Uniquely, the Sangh Parivar's politics is never free from a comic touch. Shared distress brought Vajpayee and Advani together albeit, for 12 minutes. The RSS asked the VHP to hold fire and began to distribute copies of the transcript of Sudarshan's interview to its State units and among activists in order "to put the whole issue in perspective" (Indian Express; April 15, 2005). Belatedly, on April 19, Sudarshan praised Vajpayee's record as Prime Minister. He was not responding to any criticism for there was hardly any. The BJP first tried to dismiss the remarks as "very general observations". After a long meeting on April 11, its general secretary Arun Jaitley read out a terse statement expressing confidence in Vajpayee and Advani and lauding the record of the NDA government (Indian Express; April 12). A week later, Vajpayee endorsed Sudarshan's stand. He himself held no post in the party anyway. Advani could decide for himself. Joshi saw an opening for himself. On April 18, he criticised the NDA's record on the temple (The Statesman; April 19).

None of the BJP's star performers on the TV came forth to defend their leaders. Sudarshan had triumphed. The BJP was his to mould.
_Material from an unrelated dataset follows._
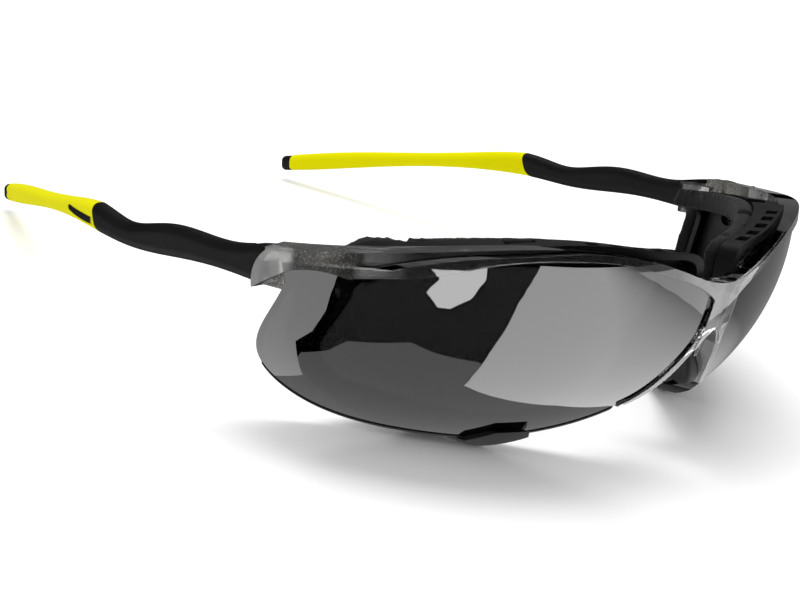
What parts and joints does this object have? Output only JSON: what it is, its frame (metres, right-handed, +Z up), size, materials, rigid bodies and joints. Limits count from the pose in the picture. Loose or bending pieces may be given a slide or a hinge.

This denouement will have lasting consequences on the morale of the BJP's next-generation leaders and on its rank and file. Sudarshan had made his point for the entire Parivar to see. The panic in the BJP proved that he was the boss. He had no real interest in removing Advani now. Vajpayee was out anyway. From now on Advani will be more respectful to Sudarshan and so will be the NGLs (next-generation leaders). Its implications for Indian democracy seem to have gone unnoticed. If leaders of half a century's record in public life can thus be shown the door by a person who is not even a member of their party, what independence can his nominee as their successor ever hope to enjoy? He will owe his office to the bounty of the RSS supremo and will be bereft of any credibility in the eyes of the people.

Sudarshan's remarks squarely raise a question of fundamental importance to India's parliamentary democracy. Its basic principle is the accountability of the elected government to the legislature and to the entire electorate. Well-established norms govern the relationship between a ruling party's parliamentary and organisational wings. The BJP's record of obeisance to a body outside and superior to both the wings, the RSS, violates these norms. An extra-constitutional body, fascist in its set-up and outlook and committed to the cult of hate, with a proven record of violence, calls the shots.

Two decades ago, the BJP was in decline. It was revived only by the Ayodhya movement. But this issue only constricted its growth. It is also the cause of its humiliation at the hands of its creator, the RSS. That it is a threat to India's democracy and plural society has not been concealed by the RSS, the VHP or the BJP. "Our fight is not confined to the Ram temple, but to establish a Ram Rajya," Pravin Togadia's statement at Kozhikode on July 8, 2003, was very much on the lines of Advani's exposition of his movement when he launched it 15 years ago (The Hindu; July 9, 2003). The temple was only a "symbol". The goal was a wider one. It was to recast India's polity.